**THE TASK:**
Restate all of the data exactly.
——————
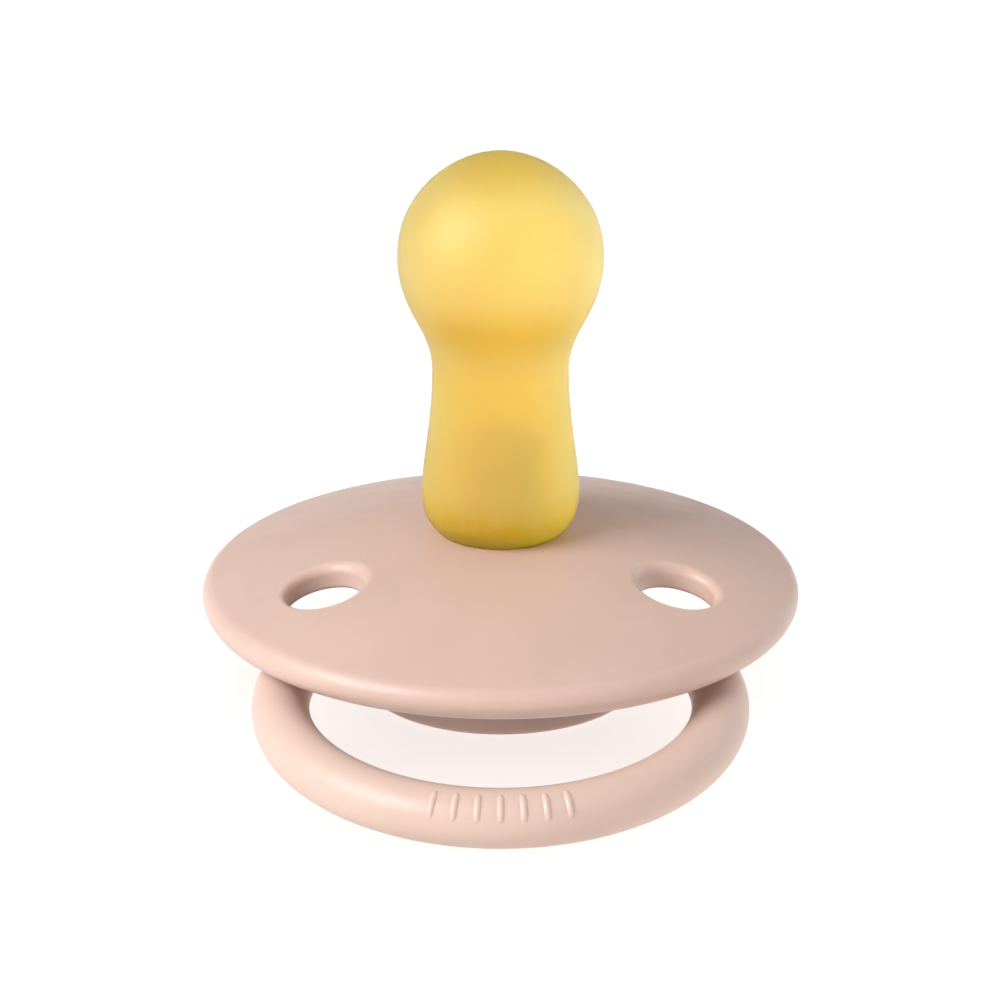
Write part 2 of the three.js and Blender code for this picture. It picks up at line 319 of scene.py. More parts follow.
def revolve_tree():
    """Turns an outline in the XZ plane about the Z axis into a closed surface."""
    tree, given = new_tree("Turned outline", [("Steps", "Int"), ("Material", "Material")])
    outline = given["Geometry"]
    count = node(tree, "GeometryNodeAttributeDomainSize", {"Geometry": outline}).outputs["Point Count"]
    grid = node(tree, "GeometryNodeMeshGrid", {
        "Size X": 1.0,
        "Size Y": 1.0,
        "Vertices X": count,
        "Vertices Y": maths(tree, "ADD", given["Steps"], 1.0),
    }).outputs["Mesh"]
    place = node(tree, "GeometryNodeInputPosition").outputs[0]
    cell = node(tree, "ShaderNodeSeparateXYZ", {"Vector": place}).outputs
    along = maths(tree, "MULTIPLY", maths(tree, "ADD", cell["X"], 0.5), maths(tree, "SUBTRACT", count, 1.0))
    index = node(tree, "FunctionNodeFloatToInt", {"Float": along}, rounding_mode="ROUND").outputs[0]
    turn = maths(tree, "MULTIPLY", maths(tree, "ADD", cell["Y"], 0.5), 2 * pi)
    sampler = node(tree, "GeometryNodeSampleIndex", data_type="FLOAT_VECTOR")
    tree.links.new(outline, sampler.inputs["Geometry"])
    tree.links.new(place, sampler.inputs["Value"])
    tree.links.new(index, sampler.inputs["Index"])
    corner = node(tree, "ShaderNodeSeparateXYZ", {"Vector": sampler.outputs[0]}).outputs
    turned = node(tree, "ShaderNodeCombineXYZ", {
        "X": maths(tree, "MULTIPLY", corner["X"], maths(tree, "COSINE", turn)),
        "Y": maths(tree, "MULTIPLY", corner["X"], maths(tree, "SINE", turn)),
        "Z": corner["Z"],
    }).outputs[0]
    bent = node(tree, "GeometryNodeSetPosition", {"Geometry": grid, "Position": turned}).outputs[0]
    sealed = node(tree, "GeometryNodeMergeByDistance", {"Geometry": bent, "Distance": SEAM}).outputs[0]
    close_tree(tree, sealed, given["Material"])
    return tree


def vent_tree():
    """Sets copies of a vent's cutter round the axis, and drapes them on the dome."""
    tree, given = new_tree("Draped vents", [
        ("Count", "Int"), ("Distance", "Float"), ("Start", "Float"),
        ("Dome Centre", "Float"), ("Dome Radius", "Float"), ("Material", "Material"),
    ])
    spots = node(tree, "GeometryNodeMeshCircle", {"Vertices": given["Count"], "Radius": given["Distance"]})
    turn = node(tree, "ShaderNodeCombineXYZ", {"Z": given["Start"]}).outputs[0]
    spun = node(tree, "GeometryNodeTransform", {
        "Geometry": spots.outputs[0],
        "Rotation": node(tree, "FunctionNodeEulerToRotation", {"Euler": turn}).outputs[0],
    }).outputs[0]
    copies = node(tree, "GeometryNodeInstanceOnPoints", {"Points": spun, "Instance": given["Geometry"]})
    real = node(tree, "GeometryNodeRealizeInstances", {"Geometry": copies.outputs[0]}).outputs[0]
    place = node(tree, "GeometryNodeInputPosition").outputs[0]
    at = node(tree, "ShaderNodeSeparateXYZ", {"Vector": place}).outputs
    x_squared = maths(tree, "MULTIPLY", at["X"], at["X"])
    y_squared = maths(tree, "MULTIPLY", at["Y"], at["Y"])
    out_squared = maths(tree, "ADD", x_squared, y_squared)
    dome_squared = maths(tree, "MULTIPLY", given["Dome Radius"], given["Dome Radius"])
    rise = maths(tree, "SQRT", maths(tree, "SUBTRACT", dome_squared, out_squared))
    lift = maths(tree, "ADD", given["Dome Centre"], rise)
    raised = node(tree, "GeometryNodeSetPosition", {
        "Geometry": real, "Offset": node(tree, "ShaderNodeCombineXYZ", {"Z": lift}).outputs[0],
    }).outputs[0]
    close_tree(tree, raised, given["Material"])
    return tree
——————
**THE OUTPUT:**
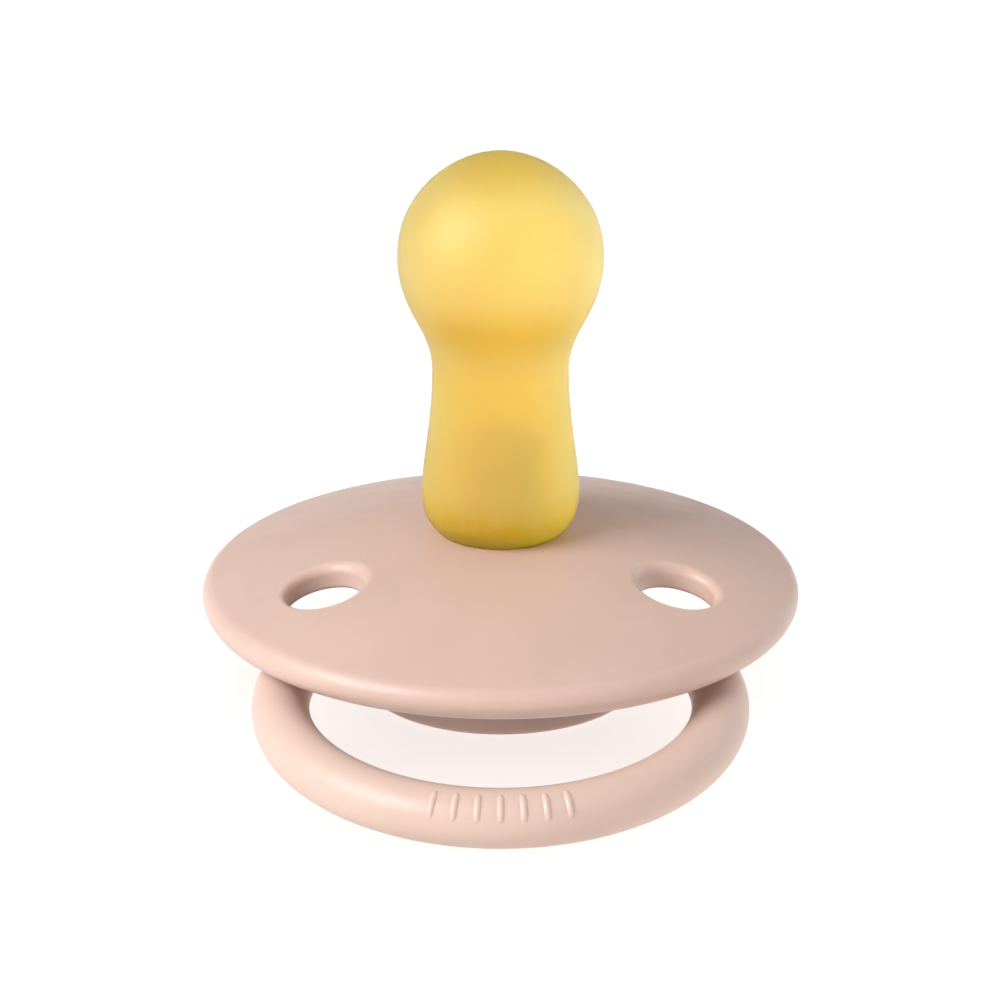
Write part 2 of the three.js and Blender code for this picture. It picks up at line 319 of scene.py. More parts follow.
def revolve_tree():
    """Turns an outline in the XZ plane about the Z axis into a closed surface."""
    tree, given = new_tree("Turned outline", [("Steps", "Int"), ("Material", "Material")])
    outline = given["Geometry"]
    count = node(tree, "GeometryNodeAttributeDomainSize", {"Geometry": outline}).outputs["Point Count"]
    grid = node(tree, "GeometryNodeMeshGrid", {
        "Size X": 1.0,
        "Size Y": 1.0,
        "Vertices X": count,
        "Vertices Y": maths(tree, "ADD", given["Steps"], 1.0),
    }).outputs["Mesh"]
    place = node(tree, "GeometryNodeInputPosition").outputs[0]
    cell = node(tree, "ShaderNodeSeparateXYZ", {"Vector": place}).outputs
    along = maths(tree, "MULTIPLY", maths(tree, "ADD", cell["X"], 0.5), maths(tree, "SUBTRACT", count, 1.0))
    index = node(tree, "FunctionNodeFloatToInt", {"Float": along}, rounding_mode="ROUND").outputs[0]
    turn = maths(tree, "MULTIPLY", maths(tree, "ADD", cell["Y"], 0.5), 2 * pi)
    sampler = node(tree, "GeometryNodeSampleIndex", data_type="FLOAT_VECTOR")
    tree.links.new(outline, sampler.inputs["Geometry"])
    tree.links.new(place, sampler.inputs["Value"])
    tree.links.new(index, sampler.inputs["Index"])
    corner = node(tree, "ShaderNodeSeparateXYZ", {"Vector": sampler.outputs[0]}).outputs
    turned = node(tree, "ShaderNodeCombineXYZ", {
        "X": maths(tree, "MULTIPLY", corner["X"], maths(tree, "COSINE", turn)),
        "Y": maths(tree, "MULTIPLY", corner["X"], maths(tree, "SINE", turn)),
        "Z": corner["Z"],
    }).outputs[0]
    bent = node(tree, "GeometryNodeSetPosition", {"Geometry": grid, "Position": turned}).outputs[0]
    sealed = node(tree, "GeometryNodeMergeByDistance", {"Geometry": bent, "Distance": SEAM}).outputs[0]
    close_tree(tree, sealed, given["Material"])
    return tree


def vent_tree():
    """Sets copies of a vent's cutter round the axis, and drapes them on the dome."""
    tree, given = new_tree("Draped vents", [
        ("Count", "Int"), ("Distance", "Float"), ("Start", "Float"),
        ("Dome Centre", "Float"), ("Dome Radius", "Float"), ("Material", "Material"),
    ])
    spots = node(tree, "GeometryNodeMeshCircle", {"Vertices": given["Count"], "Radius": given["Distance"]})
    turn = node(tree, "ShaderNodeCombineXYZ", {"Z": given["Start"]}).outputs[0]
    spun = node(tree, "GeometryNodeTransform", {
        "Geometry": spots.outputs[0],
        "Rotation": node(tree, "FunctionNodeEulerToRotation", {"Euler": turn}).outputs[0],
    }).outputs[0]
    copies = node(tree, "GeometryNodeInstanceOnPoints", {"Points": spun, "Instance": given["Geometry"]})
    real = node(tree, "GeometryNodeRealizeInstances", {"Geometry": copies.outputs[0]}).outputs[0]
    place = node(tree, "GeometryNodeInputPosition").outputs[0]
    at = node(tree, "ShaderNodeSeparateXYZ", {"Vector": place}).outputs
    x_squared = maths(tree, "MULTIPLY", at["X"], at["X"])
    y_squared = maths(tree, "MULTIPLY", at["Y"], at["Y"])
    out_squared = maths(tree, "ADD", x_squared, y_squared)
    dome_squared = maths(tree, "MULTIPLY", given["Dome Radius"], given["Dome Radius"])
    rise = maths(tree, "SQRT", maths(tree, "SUBTRACT", dome_squared, out_squared))
    lift = maths(tree, "ADD", given["Dome Centre"], rise)
    raised = node(tree, "GeometryNodeSetPosition", {
        "Geometry": real, "Offset": node(tree, "ShaderNodeCombineXYZ", {"Z": lift}).outputs[0],
    }).outputs[0]
    close_tree(tree, raised, given["Material"])
    return tree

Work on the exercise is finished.